Wait, that's not exactly how key/value maps work! Notice I have duplicate keys for every choice. The last defined key/value definition will overwrite the earlier one so our data model will not be complete.

But our key/value map is better than that! We just need to merge the values onto a single key:

var rounds = {
  "rock" : {
      "scissors" : "WIN",
      "paper" : "LOSE"
  }
  ,
  "paper" : {
      "rock" : "WIN",
      "scissors" : "LOSE",
  }
  ,
  "scissors" : {
      "paper" : "WIN",
      "rock" : "LOSE",
  }
}

Our data-structure can now give us all outcomes for all choice pairs!

-> rounds["rock"]["scissors"];
-> "WIN"

-> rounds["scissors"]["rock"];
-> "LOSE"

-> rounds["paper"]["scissors"];
-> "LOSE"

Hmm.... that makes me wonder ...

-> rounds["scissors"]["scissors"];
-> undefined

There's no reason two players couldn't choose the same choice!

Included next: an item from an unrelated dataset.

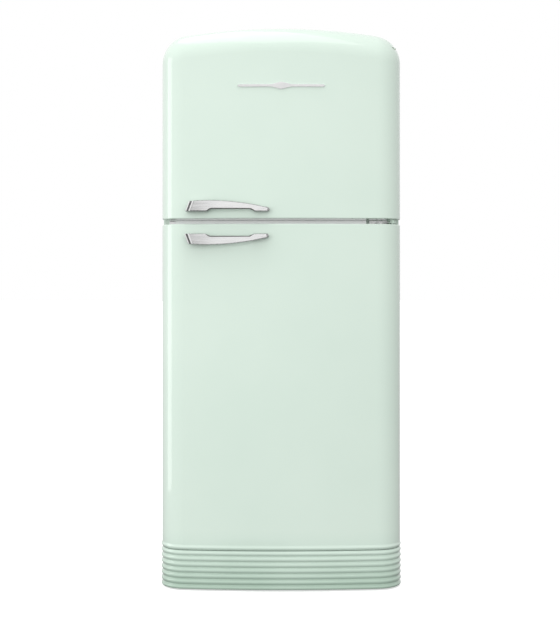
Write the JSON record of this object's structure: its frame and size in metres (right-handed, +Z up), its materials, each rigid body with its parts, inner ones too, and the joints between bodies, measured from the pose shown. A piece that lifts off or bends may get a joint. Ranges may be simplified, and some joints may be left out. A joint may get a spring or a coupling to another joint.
{
  "type": "top freezer refrigerator",
  "caption": "Free-standing two-door refrigerator with a domed freezer on top, bar handles, a ribbed plinth, and shelves, drawers, door bins and the cooling circuit inside.",
  "frame": {"origin": "on the floor, under the middle of the bounding box", "axes": "+X to the right seen from the front, +Y towards the back, +Z up"},
  "size_m": [0.807, 0.808, 1.872],
  "materials": {
    "mint_enamel": "gloss",
    "insulating_foam": "matte",
    "white_liner": "satin",
    "brushed_trim": "satin",
    "bright_trim": "polished",
    "hinge_steel": "satin",
    "zinc_steel": "satin",
    "black_steel": "gloss",
    "aluminium_fin": "satin",
    "dark_plastic": "matte",
    "white_plastic": "satin",
    "seal_rubber": "matte",
    "clear_plastic": "gloss",
    "shelf_glass": "gloss"
  },
  "bodies": {
    "cabinet": {"outer_casing": "mint_enamel", "rear_panel": "mint_enamel", "plinth": "mint_enamel", "top_hinge_cover": "mint_enamel", "cabinet_insulation": "insulating_foam", "freezer_liner": "white_liner", "fridge_liner": "white_liner", "evaporator_cover": "white_liner", "air_duct": "white_liner", "control_panel": "white_liner", "ice_maker_frame": "white_liner", "front_mullion": "brushed_trim", "hinge_screws": "bright_trim", "top_hinge": "hinge_steel", "middle_hinge": "hinge_steel", "bottom_hinge": "hinge_steel", "base_frame": "zinc_steel", "machine_cover": "zinc_steel", "fan_motors": "zinc_steel", "compressor": "black_steel", "condenser_coil": "black_steel", "evaporator": "aluminium_fin", "drip_tray": "dark_plastic", "rear_spacers": "dark_plastic", "mains_inlet": "dark_plastic", "freezer_shelf": "shelf_glass", "glass_shelf_upper": "shelf_glass", "glass_shelf_lower": "shelf_glass", "crisper_cover": "shelf_glass"},
    "freezer_door": {"freezer_door_skin": "mint_enamel", "freezer_door_foam": "insulating_foam", "freezer_door_liner": "white_liner", "freezer_door_gasket": "seal_rubber", "freezer_door_bushes": "white_plastic", "freezer_door_handle": "brushed_trim", "freezer_door_badge": "bright_trim", "freezer_bin_upper": "clear_plastic", "freezer_bin_lower": "clear_plastic"},
    "fridge_door": {"fridge_door_skin": "mint_enamel", "fridge_door_foam": "insulating_foam", "fridge_door_liner": "white_liner", "fridge_door_gasket": "seal_rubber", "fridge_door_bushes": "white_plastic", "fridge_door_cap": "mint_enamel", "fridge_door_handle": "brushed_trim", "dairy_bin": "clear_plastic", "door_balcony": "clear_plastic", "bottle_bin": "clear_plastic"},
    "dairy_lid": {"dairy_lid": "clear_plastic"},
    "ice_tray": {"ice_tray": "white_plastic"},
    "ice_bin": {"ice_bin": "clear_plastic"},
    "crisper_left": {"crisper_left": "clear_plastic"},
    "crisper_right": {"crisper_right": "clear_plastic"},
    "button_left": {"button_left": "white_plastic"},
    "button_right": {"button_right": "white_plastic"},
    "front_foot_left": {"front_foot_left": "dark_plastic"},
    "front_foot_right": {"front_foot_right": "dark_plastic"},
    "rear_rollers": {"rear_rollers": "dark_plastic"},
    "condenser_fan": {"condenser_fan": "dark_plastic"},
    "evaporator_fan": {"evaporator_fan": "white_plastic"}
  },
  "joints": [
    {"name": "freezer_door_hinge", "type": "hinge", "parent": "cabinet", "child": "freezer_door", "pos_m": [0.373, -0.279, 1.515], "axis": [0, 0, 1], "range_deg": [0, 120]},
    {"name": "fridge_door_hinge", "type": "hinge", "parent": "cabinet", "child": "fridge_door", "pos_m": [0.373, -0.279, 0.68], "axis": [0, 0, 1], "range_deg": [0, 120]},
    {"name": "dairy_lid_hinge", "type": "hinge", "parent": "fridge_door", "child": "dairy_lid", "pos_m": [0, -0.231, 1.053], "axis": [1, 0, 0], "range_deg": [0, 85]},
    {"name": "ice_tray_twist", "type": "hinge", "parent": "cabinet", "child": "ice_tray", "pos_m": [-0.262, 0, 1.7], "axis": [0, -1, 0], "range_deg": [0, 150], "stiffness_Nm_per_rad": 0.05},
    {"name": "ice_bin_slide", "type": "slide", "parent": "cabinet", "child": "ice_bin", "axis": [0, -1, 0], "range_m": [0, 0.07]},
    {"name": "crisper_left_slide", "type": "slide", "parent": "cabinet", "child": "crisper_left", "axis": [0, -1, 0], "range_m": [0, 0.075]},
    {"name": "crisper_right_slide", "type": "slide", "parent": "cabinet", "child": "crisper_right", "axis": [0, -1, 0], "range_m": [0, 0.075]},
    {"name": "button_left_press", "type": "slide", "parent": "cabinet", "child": "button_left", "axis": [0, 1, 0], "range_m": [0, 0.002], "stiffness_N_per_m": 400},
    {"name": "button_right_press", "type": "slide", "parent": "cabinet", "child": "button_right", "axis": [0, 1, 0], "range_m": [0, 0.002], "stiffness_N_per_m": 400},
    {"name": "front_foot_left_screw", "type": "slide", "parent": "cabinet", "child": "front_foot_left", "axis": [0, 0, 1], "range_m": [-0.015, 0]},
    {"name": "front_foot_right_screw", "type": "slide", "parent": "cabinet", "child": "front_foot_right", "axis": [0, 0, 1], "range_m": [-0.015, 0]},
    {"name": "rear_rollers_spin", "type": "hinge", "parent": "cabinet", "child": "rear_rollers", "pos_m": [0, 0.33, 0.02], "axis": [1, 0, 0], "continuous": true},
    {"name": "condenser_fan_spin", "type": "hinge", "parent": "cabinet", "child": "condenser_fan", "pos_m": [0.02, 0.285, 0.172], "axis": [1, 0, 0], "continuous": true},
    {"name": "evaporator_fan_spin", "type": "hinge", "parent": "cabinet", "child": "evaporator_fan", "pos_m": [0, 0.278, 1.65], "axis": [0, 1, 0], "continuous": true}
  ]
}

We haven't modeled that round =(. In the scenario both players choose the same choice there is nneither a "WIN" nor "LOSE" event, so let's define a new event "TIE". We need to support every possible "TIE" scenario:

-> rounds["rock"]["rock"];
-> rounds["paper"]["paper"];
-> rounds["scissors"]["scissors"];

How would you model this new data?

...Thinking Time...
var rounds = {
  "rock" : {
      "scissors" : "WIN",
      "paper" : "LOSE",
      "rock" : "TIE"
  }
  ,
  "paper" : {
      "rock" : "WIN",
      "scissors" : "LOSE",
      "paper" : "TIE"
  }
  ,
  "scissors" : {
      "paper" : "WIN",
      "rock" : "LOSE",
      "scissors" : "TIE"
  }
}

Bam! We can now calculate every outcome for every round scenario:

-> rounds["rock"]["scissors"];
-> "WIN"

-> rounds["scissors"]["rock"];
-> "LOSE"

-> rounds["paper"]["scissors"];
-> "LOSE"

-> rounds["scissors"]["scissors"];
-> "TIE"

This is great! We have just modeled the game mechanics of "rock paper scissors" completely in data.

We can pragmatically use our data-model to give us outcomes to any round of "rock paper scissors".